→ **EXERCISE DETAILS**: The exercise asks for every line of the data to be reproduced exactly.

>> Begin COLLECTED MATERIAL

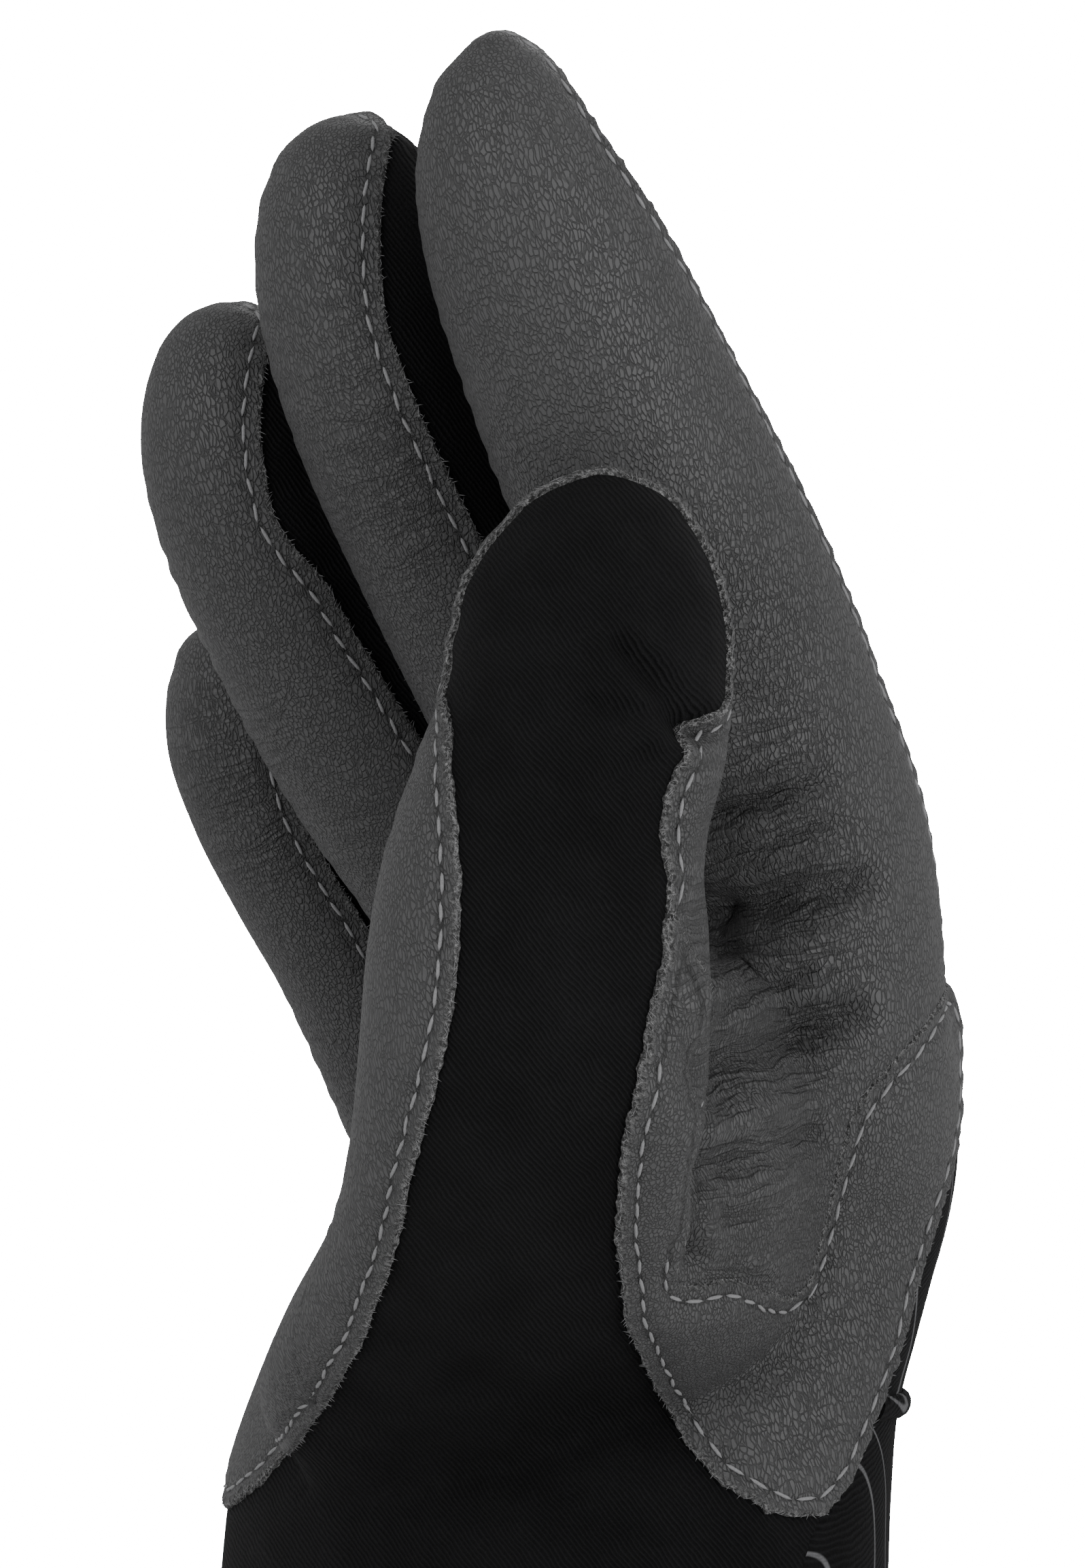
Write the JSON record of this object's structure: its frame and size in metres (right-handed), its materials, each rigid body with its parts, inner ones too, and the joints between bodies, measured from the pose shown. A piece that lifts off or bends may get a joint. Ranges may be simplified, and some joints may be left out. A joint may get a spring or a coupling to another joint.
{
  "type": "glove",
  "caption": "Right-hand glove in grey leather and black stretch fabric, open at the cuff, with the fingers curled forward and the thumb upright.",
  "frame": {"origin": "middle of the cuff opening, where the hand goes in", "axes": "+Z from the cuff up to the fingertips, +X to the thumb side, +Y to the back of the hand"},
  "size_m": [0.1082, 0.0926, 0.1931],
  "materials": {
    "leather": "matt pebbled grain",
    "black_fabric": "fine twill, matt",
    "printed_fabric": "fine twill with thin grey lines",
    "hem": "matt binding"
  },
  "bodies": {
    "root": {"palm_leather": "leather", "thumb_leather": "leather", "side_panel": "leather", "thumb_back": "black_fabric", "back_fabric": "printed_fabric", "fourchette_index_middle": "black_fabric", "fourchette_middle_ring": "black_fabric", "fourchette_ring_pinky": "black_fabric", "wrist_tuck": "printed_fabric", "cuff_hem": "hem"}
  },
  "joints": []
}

>> End COLLECTED MATERIAL

→ **THE RESPONSE**:
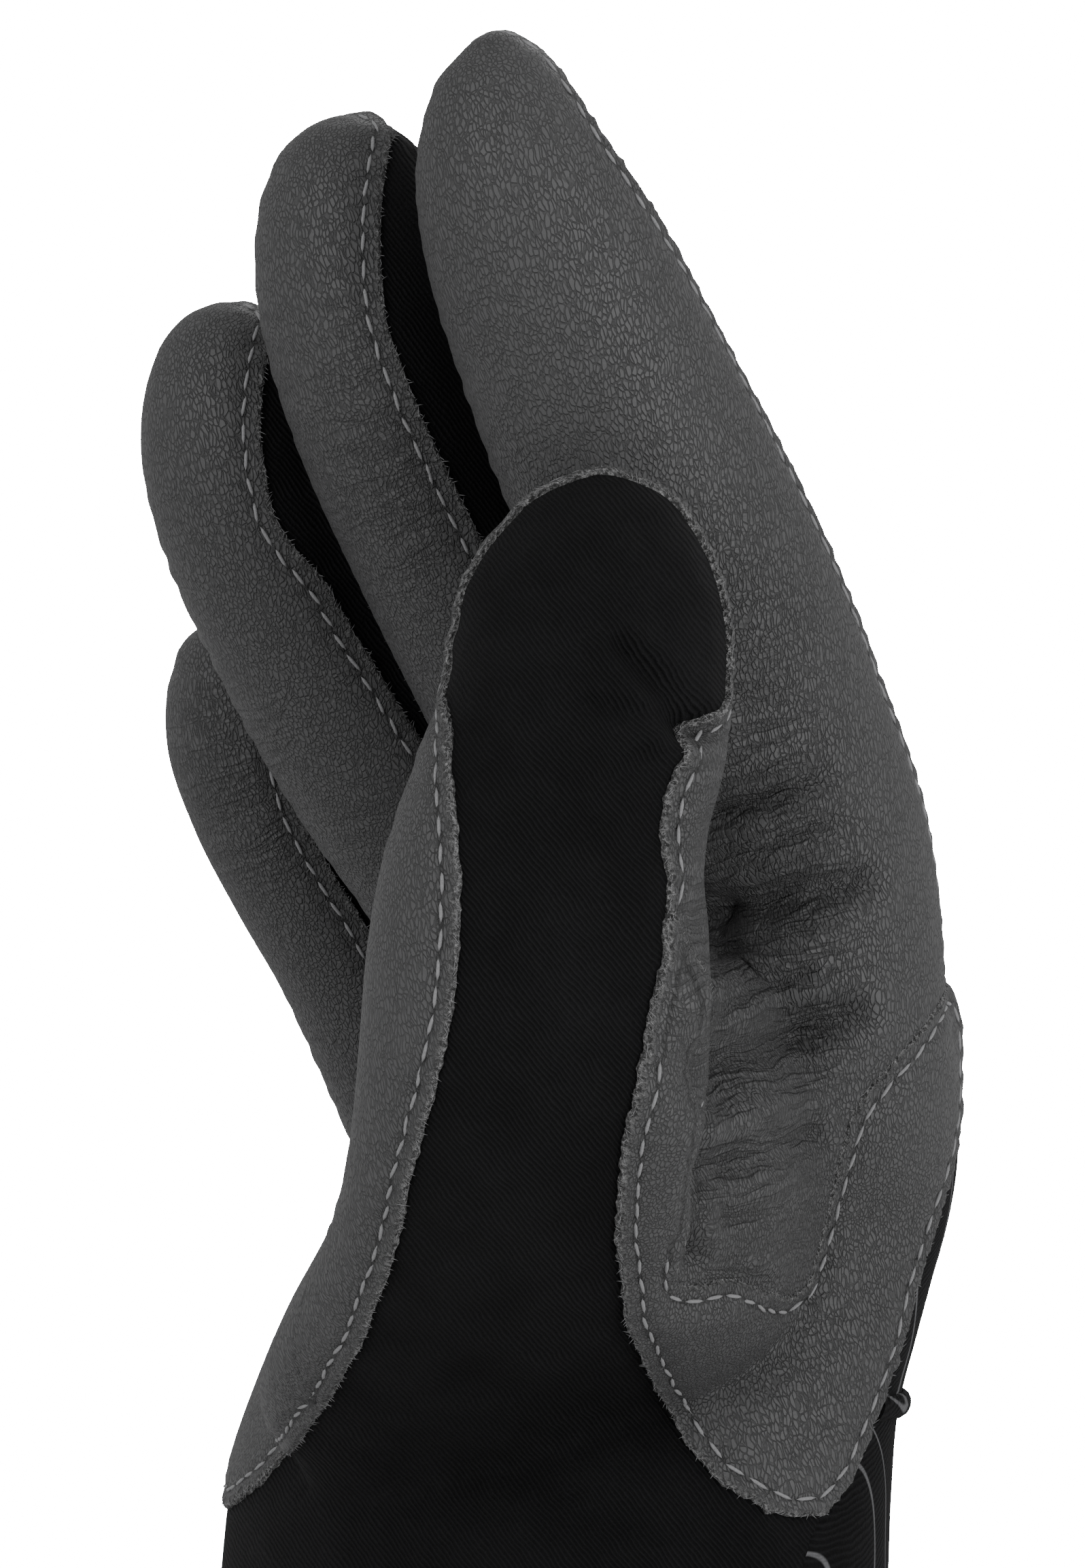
Write the JSON record of this object's structure: its frame and size in metres (right-handed), its materials, each rigid body with its parts, inner ones too, and the joints between bodies, measured from the pose shown. A piece that lifts off or bends may get a joint. Ranges may be simplified, and some joints may be left out. A joint may get a spring or a coupling to another joint.
{
  "type": "glove",
  "caption": "Right-hand glove in grey leather and black stretch fabric, open at the cuff, with the fingers curled forward and the thumb upright.",
  "frame": {"origin": "middle of the cuff opening, where the hand goes in", "axes": "+Z from the cuff up to the fingertips, +X to the thumb side, +Y to the back of the hand"},
  "size_m": [0.1082, 0.0926, 0.1931],
  "materials": {
    "leather": "matt pebbled grain",
    "black_fabric": "fine twill, matt",
    "printed_fabric": "fine twill with thin grey lines",
    "hem": "matt binding"
  },
  "bodies": {
    "root": {"palm_leather": "leather", "thumb_leather": "leather", "side_panel": "leather", "thumb_back": "black_fabric", "back_fabric": "printed_fabric", "fourchette_index_middle": "black_fabric", "fourchette_middle_ring": "black_fabric", "fourchette_ring_pinky": "black_fabric", "wrist_tuck": "printed_fabric", "cuff_hem": "hem"}
  },
  "joints": []
}